In the weekly British newspaper, "The Guardian" of 28 May 2010, there is a story about a major UN report scheduled to be released soon by that august body.
The report is a "biodiversity report" and The Guardian states that the value of saving natural goods and services - things like pollination, medicines, fertile soils, clean air and water, will be so worthwhile as to exceed the actual cost of saving the habitats and species which provide these "services" by a factor of between 10 and 100 times.
The report's author, Pavan Sukhdev, states "We need a sea-change in human thinking and attitudes towards nature: not as something to be vanquished, conquered, but rather something to be cherished and lived within". This would be a completely new idea for humans, wouldn't it? Since the industrial revolution which started in Britain, the world has increasingly and continuously treated nature as something to use up, destroy and from which to move on, in a never-ending search for greener undepleted resources.
The report will be recommending "massive" changes in the global economy to factor in the natural world.
Let's face it, environmental collapse has started all over the world.
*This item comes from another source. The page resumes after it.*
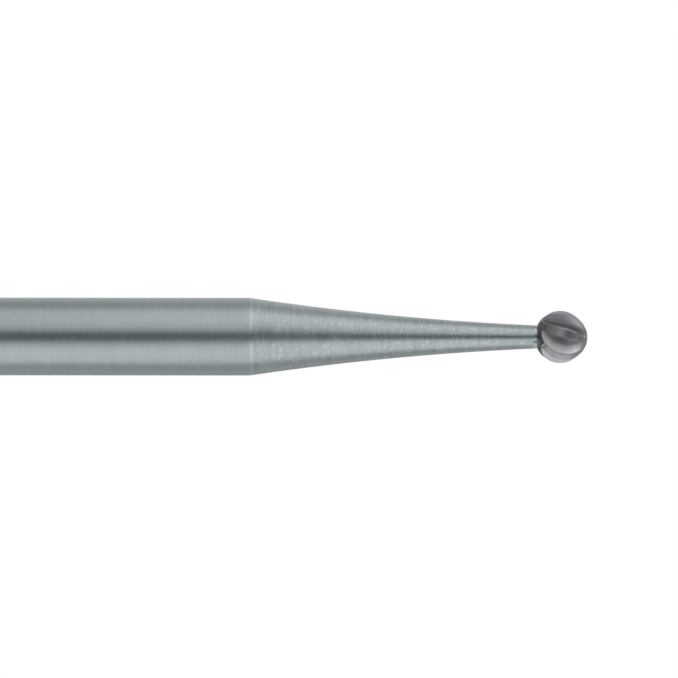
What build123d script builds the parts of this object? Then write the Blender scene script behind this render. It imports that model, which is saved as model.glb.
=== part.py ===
from build123d import *
import os
from math import cos, radians, sin, sqrt, tan

# A round-head drill bit, also called a round or ball bur, in millimetres.
# The bit lies along X with its head towards +X. The origin is the centre of the
# shank's rear end face, where the bit stops in a chuck or handpiece.

# Shank: the plain ground cylinder that the chuck grips
shank_diameter = 2.35
grip_length = 34.28
end_chamfer = 0.15

# Neck: a hollow taper from the shoulder down to the head
neck_length = 8.70
neck_end_diameter = 0.70
neck_hollow = 0.115
shoulder_round = 1.2

# Head: a ball, with one wheel-ground gullet in front of each tooth
head_diameter = 1.60
tooth_count = 6

# Rake face: a plane through the ball's tip, at the helix angle to the bit's axis.
# The first tooth's plane is turned by the lean about that axis.
helix_angle = 13.5
first_tooth_lean = 15.0

# Gullet root: a straight run that falls towards the tip, then one arc round to the tip
gullet_depth = 0.38
crest_behind_centre = 0.048
run_in_fall = 3.0
tip_web = 0.008

# Back of the next tooth: a shallow hollow that climbs from the root to its land
back_climb = 37.0
back_hollow = 0.05
root_round = 0.03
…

We need radical, local and immediate changes in the way we live, work and play. Changes are needed in what we value in our lives, in what we buy and what we eat.
On the same page in The Guardian is an impressive photograph by Fred Dufour showing the "Greening of Paris". In Paris last week, the entire Champs Elysees, "one of the busiest, traffic-friendly avenues in Paris, became a grass-covered landscape" thanks to farmers who brought in 8,000 plots of earth (literally!) and 150,000 plants with sheep and cattle. This was done along a one kilometer stretch of the famous avenue in an effort to make "French consumers reflect on what they have on their plates and how it got there. Among the agricultural products trucked in were "wheat, mustard, grapevines, Limousin pigs, and an array of flowers and 650 fully grown trees".
How about it American farmers - greening Times Square or Washington Mall? Go for it!
Did we hear about the UN report or the French farmers' demonstration from the New York Times or any other national US media? If so, I missed it. Wake up America!
What I'm seeing every day in our media is oil industry executives making every excuse under the sun for why they haven't been able to stop a gigantic oil disaster in the Gulf of Mexico and lying about their company's responsibility for it. Also, politicians doing the typical double-speak about why this doesn't mean we have to stop all further off-shore drilling. What is the matter with us for allowing this to continue?
I wonder if BP's pledge to cover "all legitimate claims" will extend to compensation for trauma to the population who are watching the destruction of their beautiful coastal wetlands and all the nature along the coast. What about the loss of livelihood and way of life for untold numbers of people?
Thanks for reading and I welcome feedback.